■ What is being asked
Repeat exactly, and only, the lines below starting at the line that contains "of the hand." and ending at the line that contains "obj.parent = empty", inclusive of both.

■ Given information
*-*-*

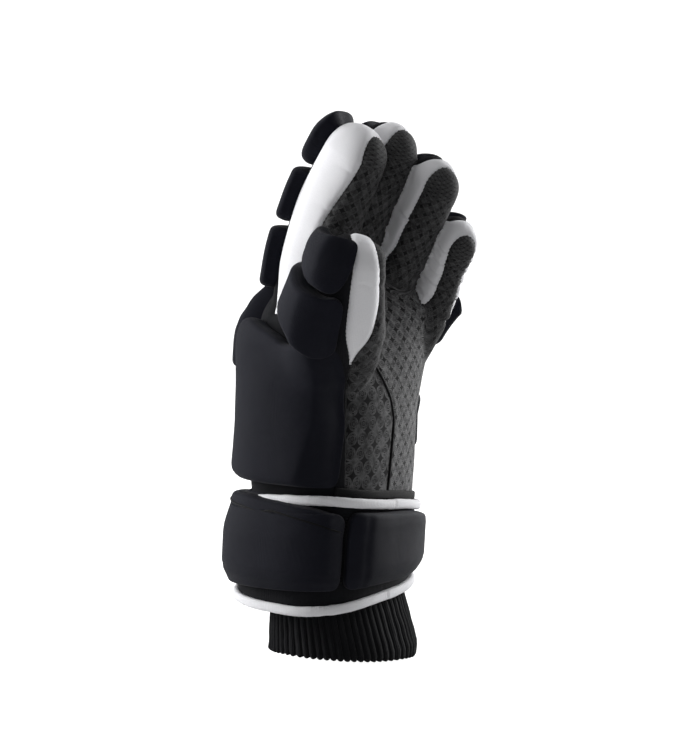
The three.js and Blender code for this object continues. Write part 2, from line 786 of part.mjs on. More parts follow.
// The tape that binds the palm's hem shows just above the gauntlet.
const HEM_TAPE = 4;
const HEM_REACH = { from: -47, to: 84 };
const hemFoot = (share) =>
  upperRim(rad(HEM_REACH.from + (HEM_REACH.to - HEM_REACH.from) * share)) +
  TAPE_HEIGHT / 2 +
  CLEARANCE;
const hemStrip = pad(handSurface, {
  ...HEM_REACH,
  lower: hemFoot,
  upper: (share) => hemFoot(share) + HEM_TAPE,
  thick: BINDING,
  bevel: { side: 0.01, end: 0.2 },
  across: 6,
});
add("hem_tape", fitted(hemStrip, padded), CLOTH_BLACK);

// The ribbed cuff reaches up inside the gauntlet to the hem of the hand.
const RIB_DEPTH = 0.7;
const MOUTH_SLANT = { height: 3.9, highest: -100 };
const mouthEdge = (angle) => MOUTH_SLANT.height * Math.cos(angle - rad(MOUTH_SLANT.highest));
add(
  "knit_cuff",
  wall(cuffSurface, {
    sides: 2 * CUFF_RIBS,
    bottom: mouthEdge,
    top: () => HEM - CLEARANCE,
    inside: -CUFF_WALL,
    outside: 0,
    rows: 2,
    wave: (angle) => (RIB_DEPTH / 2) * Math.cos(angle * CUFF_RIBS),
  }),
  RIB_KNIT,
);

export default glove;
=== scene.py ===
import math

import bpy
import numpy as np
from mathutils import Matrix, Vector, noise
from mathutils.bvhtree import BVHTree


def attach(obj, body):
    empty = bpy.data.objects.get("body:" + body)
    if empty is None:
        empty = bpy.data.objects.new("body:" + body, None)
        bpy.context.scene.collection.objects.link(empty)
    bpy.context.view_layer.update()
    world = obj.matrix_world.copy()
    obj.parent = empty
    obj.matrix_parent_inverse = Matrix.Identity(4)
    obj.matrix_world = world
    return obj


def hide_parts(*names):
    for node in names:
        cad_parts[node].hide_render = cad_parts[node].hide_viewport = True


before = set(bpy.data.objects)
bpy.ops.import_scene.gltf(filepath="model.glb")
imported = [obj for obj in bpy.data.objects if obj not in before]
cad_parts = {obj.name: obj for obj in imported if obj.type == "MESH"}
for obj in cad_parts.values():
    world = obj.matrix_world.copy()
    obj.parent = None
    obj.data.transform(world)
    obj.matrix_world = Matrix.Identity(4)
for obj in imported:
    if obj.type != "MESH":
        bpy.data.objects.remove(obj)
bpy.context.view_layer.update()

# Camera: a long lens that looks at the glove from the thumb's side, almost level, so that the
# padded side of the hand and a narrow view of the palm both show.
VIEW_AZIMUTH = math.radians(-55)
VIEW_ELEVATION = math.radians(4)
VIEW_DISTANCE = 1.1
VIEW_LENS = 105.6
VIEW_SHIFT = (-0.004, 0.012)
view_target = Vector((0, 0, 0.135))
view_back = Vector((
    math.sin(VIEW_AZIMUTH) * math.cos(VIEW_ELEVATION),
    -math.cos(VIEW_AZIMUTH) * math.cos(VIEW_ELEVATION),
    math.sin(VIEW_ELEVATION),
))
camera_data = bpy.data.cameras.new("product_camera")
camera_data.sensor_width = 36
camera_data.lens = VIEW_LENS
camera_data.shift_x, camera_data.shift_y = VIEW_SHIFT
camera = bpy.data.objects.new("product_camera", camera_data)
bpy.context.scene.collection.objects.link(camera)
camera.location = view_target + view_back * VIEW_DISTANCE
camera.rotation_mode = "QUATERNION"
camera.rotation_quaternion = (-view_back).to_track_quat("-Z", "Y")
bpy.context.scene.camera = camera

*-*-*

■ Response to this task
// The ribbed cuff reaches up inside the gauntlet to the hem of the hand.
const RIB_DEPTH = 0.7;
const MOUTH_SLANT = { height: 3.9, highest: -100 };
const mouthEdge = (angle) => MOUTH_SLANT.height * Math.cos(angle - rad(MOUTH_SLANT.highest));
add(
  "knit_cuff",
  wall(cuffSurface, {
    sides: 2 * CUFF_RIBS,
    bottom: mouthEdge,
    top: () => HEM - CLEARANCE,
    inside: -CUFF_WALL,
    outside: 0,
    rows: 2,
    wave: (angle) => (RIB_DEPTH / 2) * Math.cos(angle * CUFF_RIBS),
  }),
  RIB_KNIT,
);

export default glove;
=== scene.py ===
import math

import bpy
import numpy as np
from mathutils import Matrix, Vector, noise
from mathutils.bvhtree import BVHTree


def attach(obj, body):
    empty = bpy.data.objects.get("body:" + body)
    if empty is None:
        empty = bpy.data.objects.new("body:" + body, None)
        bpy.context.scene.collection.objects.link(empty)
    bpy.context.view_layer.update()
    world = obj.matrix_world.copy()
    obj.parent = empty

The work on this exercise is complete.